What does “Conceived without sin” mean? Mary is the one who has welcomed the Gift from Heaven, the Son of God, with complete and unlimited readiness, openness, and an availability that is without limits and without conditions. Mary’s “yes” has been freely and unconditionally said by an unblemished young woman to the unblemished God.
It is imperative to answer also to another question “What is original sin?”[1] It is the moral deficiency of every man that is born as a member of humanity. Every one of us is aware of this deficiency and often we say” It is human to make mistakes” and “We cannot do more than that, I do what I can.” Saying so, we feel and desire to be able to do more and to be more. If we look at Mary, we can see that this desire is not a utopia.
It is true; she is the “All Holy,” the “Full of Grace.” In an exceptional way she is not involved in the shade of sin because she must conceive, give birth and educate the child that has the burden to take away the sin from the world. She is the “Door to Heaven.” In the heart of Advent and in faith, Mary makes herself the door through which the Word enters the world and then she is united to Christ, Door that let us, repented sinners, enter Heaven.

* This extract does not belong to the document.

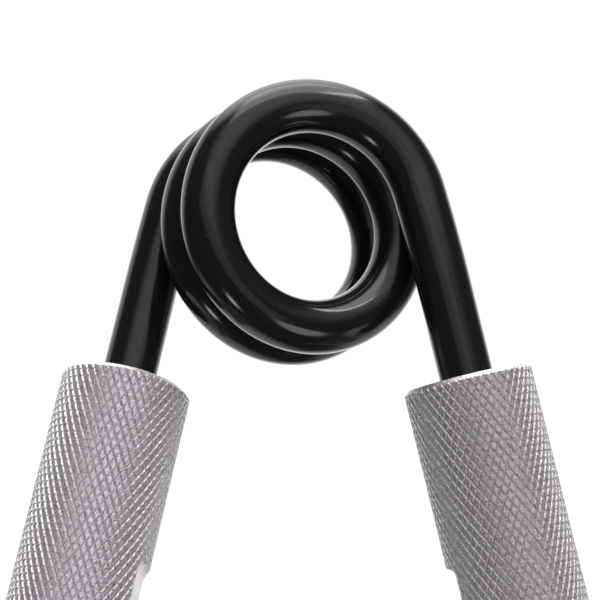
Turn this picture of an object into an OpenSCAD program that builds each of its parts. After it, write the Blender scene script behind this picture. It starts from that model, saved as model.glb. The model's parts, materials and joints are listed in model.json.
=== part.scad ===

Let us love Mary of Nazareth, first fruit of the Christian virginity. By a singular privilege and her faithfulness to God's call Mary, humble and poor, became the virgin mother of the Son of God. In that, let the consecrated Virgins be of example to us. During the Rite of Consecration, the Bishop says” You have renounced marriage for the sake of Christ. Your motherhood will be a motherhood of the spirit” cooperating with love to the evangelization of man and to his promotion.
For the consecrated virgin, as Saint Leandro of Seville says, Christ is all, “spouse, brother, friend, part of the inheritance, prize, God and Lord” (Regula Sancti Leandri, Introduction). This is what the consecrated virgin reminds and teaches us in her daily life, with a lifestyle of humility, charity, service, joyful availability and tireless love for the glory of the Father and the salvation of the entire humanity.
Patristic Reading
Commentary on Isaiah by Eusebius of Caesarea
(Chapter. 40: pages 24, 366-367)
The voice in the wilderness
"The voice of one crying in the wilderness: Prepare the way of the Lord, make straight the paths of our God." The prophecy makes clear that it is to be fulfilled, not in Jerusalem but in the wilderness: it is there that the glory of the Lord is to appear, and God’s salvation is to be made known to all mankind. It was in the wilderness that God’s saving presence was proclaimed by John the Baptist, and there that God’s salvation was seen. The words of this prophecy were fulfilled when Christ and his glory were made manifest to all: after his baptism the heavens opened, and the Holy Spirit in the form of a dove rested on him, and the Father’s voice was heard, bearing witness to the Son: "This is my beloved Son, listen to him." The prophecy meant that God was to come to a deserted place, inaccessible from the beginning. None of the pagans had any knowledge of God, since his holy servants and prophets were kept from approaching them. The voice commands that a way be prepared for the Word of God: the rough and trackless ground is to be made level, so that our God may find a highway when he comes. "Prepare the way of the Lord": the way is the preaching of the Gospel, the new message of consolation, ready to bring to all mankind the knowledge of God’s saving power. "Climb on a high mountain, bearer of good news to Zion. Lift up your voice in strength, bearer of good news to Jerusalem." These words harmonise very well with the meaning of what has gone before. They refer opportunely to the evangelists and proclaim the coming of God to men, after speaking of the voice crying in the wilderness. Mention of the evangelists suitably follows the prophecy on John the Baptist. What does Zion mean if not the city previously called Jerusalem? This is the mountain referred to in that passage from Scripture: Here is mount Zion, where you dwelt. The Apostle says: You have come to mount Zion. Does not this refer to the company of the apostles, chosen from the former people of the circumcision? This is the Zion, the Jerusalem, that received God’s salvation. It stands aloft on the mountain of God, that is, it is raised high on the only-begotten Word of God. It is commanded to climb the high mountain and announce the word of salvation. Who is the bearer of the good news but the company of the evangelists? What does it mean to bear the good news but to preach to all nations, but first of all to the cities of Judah, the coming of Christ on earth?
[1] The Catechism of the Catholic Church define the original sin at #397 “Man, tempted by the devil, let his trust in his Creator die in his heart and, abusing his freedom, disobeyed God's command. This is what man's first sin consisted of. All subsequent sin would be disobedience toward God and lack of trust in his goodness”. Then at #404-405 teaches “How did the sin of Adam become the sin of all his descendants? The whole human race is in Adam "as one body of one man". By this "unity of the human race" all men are implicated in Adam's sin, as all are implicated in Christ's justice. Still, the transmission of original sin is a mystery that we cannot fully understand. But we do know by Revelation that Adam had received original holiness and justice not for himself alone, but for all human nature. By yielding to the tempter, Adam and Eve committed a personal sin, but this sin affected the human nature that they would then transmit in a fallen state. It is a sin which will be transmitted by propagation to all mankind, that is, by the transmission of a human nature deprived of original holiness and justice. And that is why original sin is called "sin" only in an analogical sense: it is a sin "contracted" and not "committed" - a state and not an act.”